En l'absence de contre-pouvoir parlementaire, c'est même le Conseil d'État qui évite alors que la France fonde sa politique d'immigration sur des quotas ethniques ! Vous le voyez, chers collègues : en tous temps, les contre-pouvoirs sont utiles à la démocratie !
Si ces contextes de 1938 et de 1945 sont bien loin aujourd'hui, la rédaction de l'article L. 622-1 en porte encore les séquelles puisqu'elle perpétue dans son intégralité le champ d'application fixé initialement. Certes, et c'est utile, cet article permet de poursuivre les réseaux de passeurs. Mais, du fait de son indétermination et par une rédaction, et parfois une application, extensives et abusives, il porte atteinte également à ceux qui, par un geste humanitaire ou dans l'exercice de leur devoir professionnel, font vivre le troisième terme de notre devise républicaine, la « fraternité ».
Au travers de cet article, survivent donc des contextes dépassés et des imprécisions dont notre législation s'est accommodée depuis 1938 à force d'interprétations et de directives ministérielles. Le Conseil constitutionnel ne s'est pas trompé sur les effets pervers de cette rédaction lorsqu'il a dû rappeler, à plusieurs reprises, que l'interprétation de cet article devait demeurer stricte car, dans sa rédaction actuelle, il était confus et donc sujet à interprétation. Les députés socialistes ne s'y sont pas trompés non plus lorsque, en 2003, ils ont déposé plusieurs amendements sur le projet de loi de maîtrise de l'immigration présenté par Nicolas Sarkozy, alors ministre de l'intérieur, et visant notamment à transcrire la directive européenne du 28 novembre 2002 qui a « pour objectif de définir la notion d'aide à l'immigration clandestine ».
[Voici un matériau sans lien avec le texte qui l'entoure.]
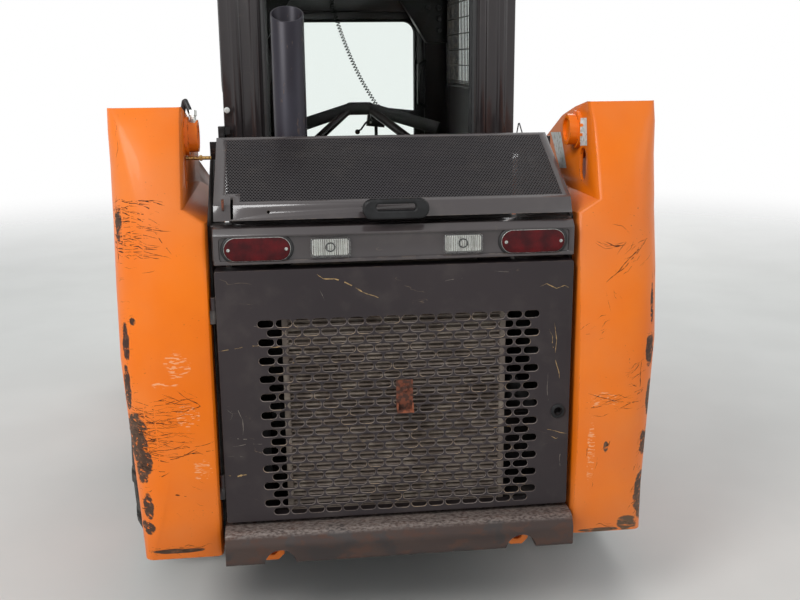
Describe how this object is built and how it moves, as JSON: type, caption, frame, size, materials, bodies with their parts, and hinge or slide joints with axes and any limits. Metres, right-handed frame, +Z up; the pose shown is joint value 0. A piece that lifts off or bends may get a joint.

Or cette directive différencie expressément l'aide au séjour de l'aide à l'entrée et spécifie que l'aide au séjour apportée dans un but lucratif doit être passible de sanctions. En écartant cette distinction, le Gouvernement n'a pas saisi l'opportunité de circonscrire plus précisément l'application de l'article L. 622-1. Au contraire, la transposition de cette directive s'est faite sans grand changement de notre propre droit, au contraire de ce qui s'est passé dans d'autres pays européens.
À l'heure actuelle, la politique du chiffre en matière d'arrestations et d'expulsions d'étrangers, les quotas d'interpellations d' « aidants », représentent une menace constante, une « épée de Damoclès » – expression que j'ai entendue à plusieurs reprises alors que je travaillais à mon rapport – pour celles et ceux qui agissent par solidarité, ce qui rend d'autant plus nécessaire la modification que nous proposons aujourd'hui. Car, en l'absence de discernement dans sa rédaction, la loi peut s'appliquer à « toute personne » – c'est même le début de l'article L. 622 – qui aura aidé au séjour d'un étranger.
Monsieur le ministre, vous parlez de « mythe » à propos du délit de solidarité ; vous affirmez qu'il n'y a aujourd'hui aucune condamnation, aucune interpellation, aucune intimidation de citoyens bénévoles ou de travailleurs sociaux. Vous le savez, nous ne sommes pas d'accord sur ce point. Mais si, malgré tout, c'était le cas, alors modifions la loi pour qu'elle traduise cette réalité que vous décrivez. Sinon, expliquez-nous enfin précisément en quoi ce que nous proposons aujourd'hui empêcherait de lutter contre les filières d'immigration clandestine, au lieu de continuer de manier, comme ce matin encore, les approximations et les contrevérités qui laissent à penser que vous n'avez même pas pris la peine de lire ce que nous proposons.